■ **Exercise objective**: Return only the lines from the top of the material through the line marked by "screw cap: smooth", unaltered.

■ **Information provided**:
## start

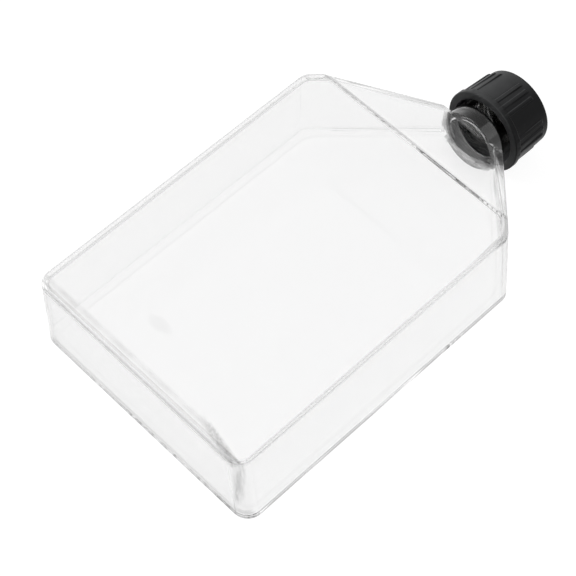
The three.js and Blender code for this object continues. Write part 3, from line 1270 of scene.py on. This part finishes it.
@dataclass
class ScrewCap:
    """Black screw cap: smooth band at the rim, grip ribs on the skirt and a thread inside."""

    closure: Closure = field(default_factory=Closure)
    ribs: GripRibs = field(default_factory=GripRibs)
    finish: BlackPlastic = field(default_factory=BlackPlastic)
    wall: float = 1.6
    skirt_draft: float = 0.95
    bore_draft: float = 0.2
    bead_width: float = 2.0
    bead_step: float = 0.33
    edge_radius: float = 1.05
    lip_round: float = 0.4
    coarse_step: float = math.radians(2.5)
    flank_reach: float = 0.55
    flank_places: int = 7
    roof_start: float = 1.5
    roof_step: float = 2.0
    bore_step: float = 0.22
    skirt_step: float = 0.3
    bead_gap: float = 0.1
    gate_radii: Range = (1.4, 0.9)
    gate_depth: float = 0.12
    top_inset: float = 1.2
    inner_steps: int = 4
    round_steps: int = 5
    edge_steps: int = 8
    fit: float = 1e-6
    crease: float = math.radians(50)

    def skirt_radius(self, along: float) -> float:
        """Outer radius of the skirt at a place along the cap."""
        rim = self.closure.cap_bore + self.wall + self.skirt_draft
        return rim - self.skirt_draft * along / self.closure.cap_length

    def angles(self) -> np.ndarray:
        """Places round the axis, closest on the flanks of the ribs.

        Returns:
            The angles in rising order.
        """
        ribs, radius = self.ribs, self.skirt_radius(self.closure.cap_length / 2)
        half, flank = ribs.width / 2 / radius, ribs.flank / radius
        reach = flank * self.flank_reach
        places = np.linspace(half - reach, half + reach, self.flank_places)
        near = np.concatenate([-places, [0], places])
        found = [np.arange(0, TURN, self.coarse_step)]
        outer = (ribs.ribs_per_group - 1) / 2
        for middle in ribs.phase + evenly(ribs.groups):
            for rib in np.linspace(-outer, outer, ribs.ribs_per_group):
                found.append((middle + rib * ribs.spacing + near) % TURN)
        return np.unique(np.concatenate(found).round(4))

    def profile(self) -> Profile:
        """Section of the cap without its ribs.

        Returns:
            (radius, height) pairs from the roof of the bore round to the outside of the closed end.
        """
        c = self.closure
        roof, bore = c.cap_length - c.cap_top, c.cap_bore
        bead = self.skirt_radius(0) + self.bead_step
        lip, edge, above = self.lip_round, self.edge_radius, self.bead_width + self.bead_gap
        shoulder, floor = c.cap_length - edge, c.cap_length - self.gate_depth
        top = self.skirt_radius(shoulder)
        section = [(0, roof), *rows((self.roof_start, roof), (bore - lip, roof), self.roof_step)]
        section += rows((bore, roof - lip), (bore + self.bore_draft, lip), self.bore_step)
        section += arc((bore + self.bore_draft + lip, lip), lip, 180, 270, self.inner_steps)[1:]
        section += arc((bead - lip, lip), lip, -90, 0, self.round_steps)
        step = self.bead_step
        section += arc((bead - step, self.bead_width - step), step, 0, 90, self.round_steps)
        section += rows((self.skirt_radius(above), above), (top, shoulder), self.skirt_step)
        section += arc((top - edge, shoulder), edge, 0, 90, self.edge_steps)[1:]
        section += [(top - edge - self.top_inset, c.cap_length), (self.gate_radii[0], c.cap_length),
                    (self.gate_radii[1], floor), (0, floor)]
        return section

    def build(self, place: Matrix) -> Piece:
        """Builds and dresses the cap.

        Args:
            place: matrix from the closure's frame to the row frame.

        Returns:
            The finished piece.
        """
        c = self.closure
        start = c.thread.start - c.thread.pitch / 2

        def thread(angle: np.ndarray, radius: np.ndarray, along: np.ndarray) -> np.ndarray:
            """Raises the thread on the wall of the bore."""
            inside = (radius <= c.cap_bore + self.bore_draft + self.fit) & (radius >= c.cap_bore - self.fit)
            return radius - np.where(inside, c.thread.height(angle, along, start), 0)

        cap = turned("cap_body", self.profile(), self.angles(), thread)
        self.ribs.raise_on(cap, c.cap_bore + self.wall / 2, self.finish.build())
        return finished(cap, place, self.crease)


@dataclass
class CapLiner:
    """Sealing disc that the cap carries over the mouth."""

    closure: Closure = field(default_factory=Closure)
    finish: LinerFoam = field(default_factory=LinerFoam)
    inset: float = 0.9
    edge: float = 0.2
    edge_steps: int = 4
    segments: int = 96
    crease: float = math.radians(50)

    def build(self, place: Matrix) -> Piece:
        """Builds and dresses the disc.

        Args:
            place: matrix from the closure's frame to the row frame.

        Returns:
            The finished piece.
        """
        c = self.closure
        low, radius = c.mouth + c.liner_clearance, c.cap_bore - self.inset
        high = low + c.liner_thickness
        middle, steps = radius - self.edge, self.edge_steps
        profile = [(0, low), *arc((middle, low + self.edge), self.edge, -90, 0, steps),
                   *arc((middle, high - self.edge), self.edge, 0, 90, steps), (0, high)]
        disc = finished(turned("liner_disc", profile, evenly(self.segments)), place, self.crease)
        disc.data.materials.append(self.finish.build())
        return disc


# -------------------------------------------------------- studio


@dataclass(frozen=True)
class Lamp:
    """A square soft lamp that faces the origin."""

    name: str
    at: Triple
    side: float
    power: float


@dataclass(frozen=True)
class Studio:
    """Camera, pale floor, soft light and white surroundings."""

    camera_at: Triple = (-0.255178, -0.236347, 0.498341)
    look_at: Triple = (-0.021384, -0.001386, 0.015)
    roll: float = math.radians(1.182)
    lens: float = 128.125
    sensor: float = 36.0
    clear_bounces: int = 110
    white: Colour = (1.0, 1.0, 1.0, 1.0)
    floor_side: float = 8.0
    floor_colour: Colour = (0.9, 0.9, 0.9, 1.0)
    floor_glow: float = 0.89
    floor_shown: Colour = (0.2, 0.2, 0.2, 1.0)
    overhead: Range = (0.2, 0.8)
    overhead_light: float = 0.5
    lamps: tuple[Lamp, ...] = (Lamp("key", (-0.35, 0.75, 0.75), 0.7, 5.0), Lamp("fill", (0.6, -0.7, 0.8), 0.9, 2.0))

    def stand(self, name: str, data: bpy.types.ID, at: Triple, target: Triple, roll: float = 0.0) -> Piece:
        """Makes an object that looks at a point.

        Args:
            name: the object's name.
            data: camera or light.
            at: where it stands.
            target: the point that it looks at.
            roll: turn about its line of sight.

        Returns:
            The object.
        """
        made = bpy.data.objects.new(name, data)
        bpy.context.scene.collection.objects.link(made)
        made.location = at
        aim = (Vector(target) - Vector(at)).to_track_quat("-Z", "Y")
        made.rotation_mode = "QUATERNION"
        made.rotation_quaternion = aim @ Quaternion((0, 0, 1), roll)
        return made

    def camera(self) -> None:
        """Makes the camera."""
        data = bpy.data.cameras.new("camera")
        data.lens, data.sensor_width = self.lens, self.sensor
        scene = bpy.context.scene
        scene.camera = self.stand("camera", data, self.camera_at, self.look_at, self.roll)
        scene.view_settings.view_transform = "Standard"
        scene.cycles.max_bounces = scene.cycles.transmission_bounces = self.clear_bounces
        scene.cycles.glossy_bounces = scene.cycles.transparent_max_bounces = self.clear_bounces

    def floor(self) -> None:
        """Makes the floor: pale, shown as plain white, and still darkened a little by the object's shadow."""
        half = self.floor_side / 2
        corners = np.array([(-half, -half, 0), (half, -half, 0), (half, half, 0), (-half, half, 0)])
        made = closed_mesh("floor", corners, [(0, 1, 2, 3)])
        material, nodes = new_material("pale_floor")
        pale, shown_pale = (nodes.wire("ShaderNodeBsdfDiffuse", 0, None, {"Color": colour})
                            for colour in (self.floor_colour, self.floor_shown))
        glow = nodes.wire("ShaderNodeEmission", 0, None, {"Color": self.white, "Strength": self.floor_glow})
        white = nodes.wire("ShaderNodeAddShader", 0, None, {0: glow, 1: shown_pale})
        path = nodes.add("ShaderNodeLightPath").outputs
        camera, glossy, clear = (Wire(nodes, path[f"Is {kind} Ray"]) for kind in ("Camera", "Glossy", "Transmission"))
        nodes.show(nodes.either((camera + glossy + clear).math("MINIMUM", 1.0), pale, white))
        made.data.materials.append(material)

    def surroundings(self) -> None:
        """Makes the world: white where it is seen, and a soft plain light that is weaker overhead."""
        world = bpy.data.worlds.new("surroundings")
        world.use_nodes = True
        world.node_tree.nodes.clear()
        bpy.context.scene.world = world
        nodes = Nodes(world.node_tree)
        seen = nodes.wire("ShaderNodeLightPath", "Is Camera Ray")
        up = nodes.split(nodes.wire("ShaderNodeTexCoord", "Generated"))[2]
        light = up.smooth(*self.overhead).dims(self.overhead_light)
        strength = seen.between(light, 1.0)
        glow = nodes.wire("ShaderNodeBackground", 0, None, {"Color": self.white, "Strength": strength})
        nodes.add("ShaderNodeOutputWorld", None, {"Surface": glow})

    def light(self) -> None:
        """Makes the soft lamps, which aren't seen through the clear plastic."""
        for lamp in self.lamps:
            data = bpy.data.lights.new(lamp.name, "AREA")
            data.size, data.energy = lamp.side, lamp.power
            self.stand(lamp.name, data, lamp.at, (0.0, 0.0, 0.0)).visible_transmission = False


# -------------------------------------------------------- main


@dataclass(frozen=True)
class Places:
    """Matrices from the two working frames to the row frame."""

    flask: Matrix
    closure: Matrix

    @classmethod
    def from_joint(cls, sizes: FlaskSizes, joint: Mapping[str, Sequence[float]]) -> "Places":
        """Works the frames out from the joint that the cap turns on.

        Args:
            sizes: the flask's sizes.
            joint: the joint's row in the record, with its point and axis.

        Returns:
            The places.
        """
        dip = math.asin(-joint["axis"][2])
        origin = Matrix.Translation(joint["pos_m"])
        scale = Matrix.Scale(MM, 4)
        closure = origin @ Matrix.Rotation(math.pi / 2 + dip, 4, "Y") @ scale
        tilt = Matrix.Rotation(dip - sizes.neck_lean, 4, "Y")
        back = Matrix.Translation((-sizes.rim_x, 0, -sizes.neck_height))
        return cls(origin @ tilt @ scale @ back, closure)


def shown(piece: Piece, body: Body, slot: Slot, *nodes: str) -> None:
    """Hands a finished piece to the frame and reports it.

    Args:
        piece: the finished piece.
        body: body that it rides on.
        slot: the record's slot for its finish; not used.
        nodes: CAD nodes that it stands for.
    """
    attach(piece, body.value)
    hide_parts(*nodes)
    triangles = sum(len(face.vertices) - 2 for face in piece.data.polygons)
    log.info("%s rides on %s, %d triangles, in place of %s", piece.name, body.value, triangles, ", ".join(nodes))


def main() -> None:
    """Builds the studio and every piece."""
    logging.basicConfig(level=logging.INFO, format="%(name)s: %(message)s")
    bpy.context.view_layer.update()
    studio = Studio()
    studio.camera()
    studio.floor()
    studio.surroundings()
    studio.light()
    turn = next(joint for joint in frame["joints"] if joint["name"] == "cap_turn")
    flask, cap, liner = FlaskBody(), ScrewCap(), CapLiner()
    places = Places.from_joint(flask.sizes, turn)
    shown(flask.build(places.flask), Body.FLASK, Slot.CLEAR, "flask_shell", "back_plate")
    shown(cap.build(places.closure), Body.CAP, Slot.BLACK, "screw_cap")
    shown(liner.build(places.closure), Body.LINER, Slot.FOAM, "cap_liner")


if __name__ == "__main__":
    main()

## end

■ **Exercise answer**:
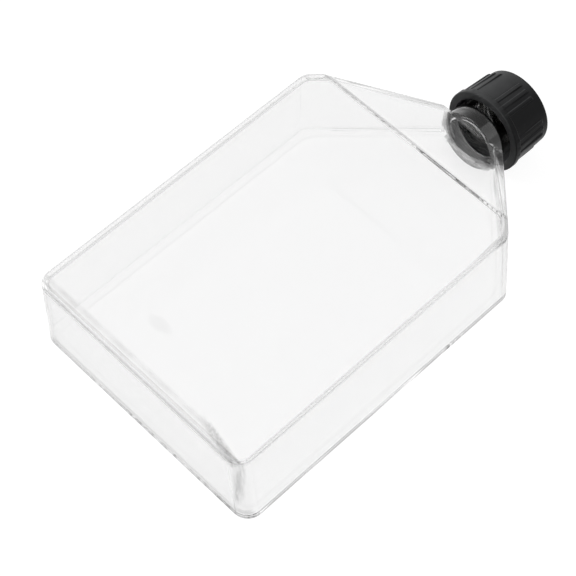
The three.js and Blender code for this object continues. Write part 3, from line 1270 of scene.py on. This part finishes it.
@dataclass
class ScrewCap:
    """Black screw cap: smooth band at the rim, grip ribs on the skirt and a thread inside."""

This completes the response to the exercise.